Going back to the visit that Prime Minister Dancila will make, and also Mr. Dragnea. This is coming in a moment when there is a rift between the Presidency and the Government regarding this specific issue of the embassy moving from Tel Aviv to Jerusalem.

 

I am really sorry about it, because it is an internal Romanian problematic, and we didn’t intend for that subject to create such a turmoil. We expect that things to calm down because we have very good relations between Romania and Israel, we are celebrating our 70-year anniversary, and for 70 years there have been relations between Romania and Israel, always good.
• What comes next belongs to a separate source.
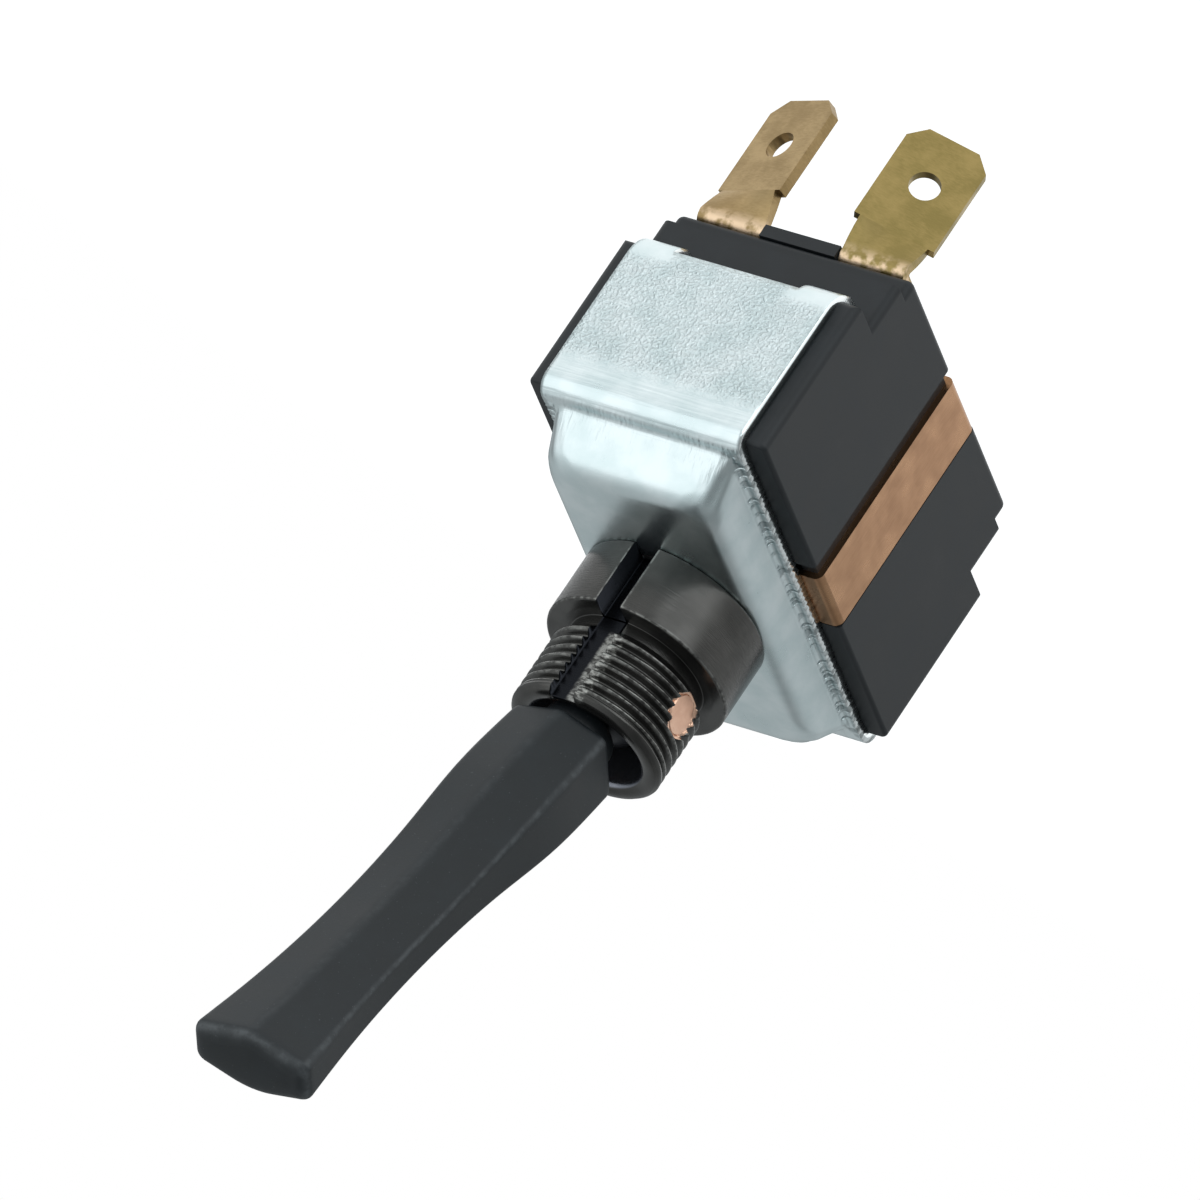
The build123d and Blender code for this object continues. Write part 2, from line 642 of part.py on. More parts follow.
# Blade with its foot. The foot lies on the rear face, the sheet bends up beside the edge, and the
# stem is twisted so that the blade's face is turned away from the other blade.
blade_mid_y = blade_front_y + blade_thickness / 2
with BuildPart() as terminal_plain_side:
    with BuildSketch(Plane.YZ.offset(blade_x - stem_width / 2)):
        with BuildLine():
            FilletPolyline(
                (blade_front_y, stem_start_z),
                (blade_front_y, rear_z),
                (foot_end_y, rear_z),
                radius=foot_bend_radius + blade_thickness,
            )
            Line((foot_end_y, rear_z), (foot_end_y, foot_rear_z))
            FilletPolyline(
                (foot_end_y, foot_rear_z),
                (blade_front_y + blade_thickness, foot_rear_z),
                (blade_front_y + blade_thickness, stem_start_z),
                radius=foot_bend_radius,
            )
            Line((blade_front_y + blade_thickness, stem_start_z), (blade_front_y, stem_start_z))
        make_face()
    extrude(amount=stem_width)
    # Twisted stem
    for step in range(twist_steps + 1):
        share = step / twist_steps
        stem_z = stem_start_z + (stem_end_z - stem_start_z) * share
        stem_plane = Plane(origin=(blade_x, blade_mid_y, stem_z),
                           x_dir=(cos(radians(blade_turn * share)), sin(radians(blade_turn * share)), 0),
                           z_dir=(0, 0, 1))
        with BuildSketch(stem_plane):
            Rectangle(stem_width, blade_thickness)
    loft()
    # Blade with chamfered end and hole
    blade_plane = Plane(origin=(blade_x, blade_mid_y, stem_end_z),
                        x_dir=(cos(radians(blade_turn)), sin(radians(blade_turn)), 0),
                        z_dir=(-sin(radians(blade_turn)), cos(radians(blade_turn)), 0))
    blade_length = stem_end_z - blade_tip_z
    half_blade = blade_width / 2
    with BuildSketch(blade_plane):
        with BuildLine():
            Polyline(
                (-half_blade, 0),
                (half_blade, 0),
                (half_blade, blade_length - blade_chamfer),
                (half_blade - blade_chamfer, blade_length),
                (-half_blade + blade_chamfer, blade_length),
                (-half_blade, blade_length - blade_chamfer),
                close=True,
            )
        make_face()
        with Locations((0, blade_length - blade_hole_from_tip)):
            Circle(blade_hole_radius, mode=Mode.SUBTRACT)
    extrude(amount=blade_thickness / 2, both=True)
    # Hole for the contact rivet
    with Locations((contact_x, contact_y, foot_rear_z)):
        Cylinder(fixed_shank_radius, 4 * blade_thickness, mode=Mode.SUBTRACT)
terminal_plain_side.part.label = "terminal_plain_side"
export_step(terminal_plain_side.part, "parts/terminal_plain_side.step")

with BuildPart() as terminal_strap_side:
    add(mirror(terminal_plain_side.part, about=Plane.YZ))
terminal_strap_side.part.label = "terminal_strap_side"
export_step(terminal_strap_side.part, "parts/terminal_strap_side.step")

# Ground strap: down the -X side, under the bracket in front and folded over the rear edge
with BuildPart() as ground_strap:
    strap_low_y = strap_y - strap_width / 2
    with BuildSketch(Plane.XZ.offset(-strap_low_y)):
        with BuildLine():
            FilletPolyline(
                (strap_front_end_x, front_z),
                (-body_half_x, front_z),
                (-body_half_x, rear_z),
                (strap_rear_end_x, rear_z),
                radius=strap_fold_radius + strap_thickness,
            )
            Line((strap_rear_end_x, rear_z), (strap_rear_end_x, rear_z + strap_thickness))
            FilletPolyline(
                (strap_rear_end_x, rear_z + strap_thickness),
                (strap_x, rear_z + strap_thickness),
                (strap_x, front_z - strap_thickness),
                (strap_front_end_x, front_z - strap_thickness),
                radius=strap_fold_radius,
            )
            Line((strap_front_end_x, front_z - strap_thickness), (strap_front_end_x, front_z))
        make_face()
    extrude(amount=-strap_width)
    with Locations((strap_rivet_x, strap_y, rear_z)):
        Cylinder(strap_rivet_radius, 4 * strap_thickness, mode=Mode.SUBTRACT)
ground_strap.part.label = "ground_strap"
export_step(ground_strap.part, "parts/ground_strap.step")

# Rivet that holds the strap's rear leg to the base
with BuildPart() as strap_rivet:
    with BuildSketch(Plane.XY.offset(rear_z)):
        with Locations((strap_rivet_x, strap_y)):
            Circle(strap_rivet_radius)
    extrude(amount=base_floor_z - rear_z)
    with BuildSketch(Plane.XY.offset(rear_z - rivet_head_height)):
        with Locations((strap_rivet_x, strap_y)):
            Circle(strap_rivet_head_radius)
    extrude(amount=rivet_head_height)
    fillet(strap_rivet.faces().sort_by(Axis.Z)[0].edges(), strap_rivet_rounding)
strap_rivet.part.label = "strap_rivet"
export_step(strap_rivet.part, "parts/strap_rivet.step")

# Insulator plate over the chamber, slotted for the lever's arm and notched for the strap's leg
with BuildPart() as insulator_plate:
    with BuildSketch(Plane.XY.offset(front_z - insulator_thickness)):
        Rectangle(2 * insulator_half_x, 2 * insulator_half_y)
        SlotOverall(2 * insulator_slot_half_y, 2 * insulator_slot_half_x, rotation=90, mode=Mode.SUBTRACT)
        notch_depth = insulator_half_x + strap_front_end_x + 2 * moulded_gap
        with Locations((-insulator_half_x + notch_depth / 2, (groove_low_y + groove_high_y) / 2)):
            Rectangle(notch_depth, groove_high_y - groove_low_y, mode=Mode.SUBTRACT)
    extrude(amount=insulator_thickness)
insulator_plate.part.label = "insulator_plate"
export_step(insulator_plate.part, "parts/insulator_plate.step")
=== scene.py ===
# %% [markdown]
# # A panel toggle switch with a long paddle lever
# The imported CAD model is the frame: it gives every piece its place and its size, in metres. This
# lesson dresses it. A piece whose solid has the right shape only gets a finish. Three pieces get a
# finer surface, worked out with numpy: the threaded bushing, the pressed bracket and the paddle.

# %% The frame
import bmesh
import bpy
import numpy as np
from mathutils import Matrix, Vector


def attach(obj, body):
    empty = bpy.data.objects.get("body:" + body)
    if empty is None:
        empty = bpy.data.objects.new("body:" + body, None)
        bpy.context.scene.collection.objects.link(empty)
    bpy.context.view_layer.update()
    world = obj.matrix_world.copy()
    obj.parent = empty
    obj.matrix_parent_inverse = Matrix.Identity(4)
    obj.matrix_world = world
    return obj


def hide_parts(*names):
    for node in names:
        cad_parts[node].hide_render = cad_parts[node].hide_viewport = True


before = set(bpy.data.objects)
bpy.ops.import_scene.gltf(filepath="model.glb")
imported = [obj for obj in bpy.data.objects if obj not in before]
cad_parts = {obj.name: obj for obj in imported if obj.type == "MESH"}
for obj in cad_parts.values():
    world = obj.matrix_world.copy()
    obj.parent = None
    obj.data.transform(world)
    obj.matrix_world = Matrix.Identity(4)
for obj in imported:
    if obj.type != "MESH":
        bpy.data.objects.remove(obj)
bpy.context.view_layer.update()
MM = 0.001

# %% [markdown]
# ## The camera
# The photograph looks at the switch from the lever's side through a long lens, with the lever
# pointing down to the left. The three rows are the picture's right, its up and the way back to the
# camera, in the frame's own axes. They were found from edges of the housing and the ridges of the
# thread, and so was the distance between the picture's middle and the frame's origin.

# %% Camera
PICTURE_RIGHT = (-0.8207, 0.2726, -0.5022)
PICTURE_UP = (0.2464, -0.6241, -0.7415)
TO_CAMERA = (-0.5156, -0.7322, 0.4450)
MIDDLE_RIGHT = -2.456 * MM
MIDDLE_UP = 4.653 * MM
CAMERA_DISTANCE = 1.5
PIXELS_PER_METRE = 14486.7
PICTURE_WIDTH = 1200
SENSOR_WIDTH = 36.0

rough_axes = np.array([PICTURE_RIGHT, PICTURE_UP, TO_CAMERA])
left, _, right = np.linalg.svd(rough_axes)
picture_axes = left @ right
camera_place = np.array([MIDDLE_RIGHT, MIDDLE_UP, CAMERA_DISTANCE]) @ picture_axes
camera_data = bpy.data.cameras.new("camera")
camera_data.sensor_width = SENSOR_WIDTH
camera_data.lens = PIXELS_PER_METRE * CAMERA_DISTANCE / PICTURE_WIDTH * SENSOR_WIDTH
camera_data.clip_end = 20
camera = bpy.data.objects.new("camera", camera_data)
bpy.context.scene.collection.objects.link(camera)
camera.matrix_world = Matrix.Translation(camera_place) @ Matrix(picture_axes.T.tolist()).to_4x4()
bpy.context.scene.camera = camera
print("lens", round(camera_data.lens), "mm, camera at", np.round(camera_place, 3))

# %% [markdown]
# ## Writing a finish as an expression
# A finish is a node tree. Written node by node it hides what it says, so one small class wraps a
# socket and gives it the signs of arithmetic: `1 - mask` adds the Math node by itself. All other
# nodes come from one method, which takes the node's type, its settings and its sockets.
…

It wasn’t important who was the Government, it was always in good relations. I’m sorry that that rift between the President and the Government came on our account. I am sorry, and I hope that it will settle down.

 

Because in Romanian law, the President is also the chief of diplomacy.

 

I guess the Government knew that.

 

Yes. Also, on the matter shown yesterday, on TV, Prime Minister Netanyahu was mentioning the fact that Romania voted to abstain in the vote regarding Jerusalem in the Security Council, so Israel actually reads the vote of abstention as…

 

As a friendly gesture, as a courageous gesture, because most of the countries – three quarters of the countries in the UN voted against the United States’ decision to move the embassy to Jerusalem, that was the subject, and Romania abstained, and that proved that Romania understands that that gesture is normal and maybe Romania think it’s not exactly the right time, but it didn’t vote against it.

 

I hope I’m not wrong. The US ambassador actually had a speech after the vote and said that the US will not forget who voted what.

 

Yes, that’s what they said.

 

Is this the way Israel thinks as well?

 

We will not forget, we will also not forget who was standing with the US to say that transferring the embassy to Jerusalem is something natural.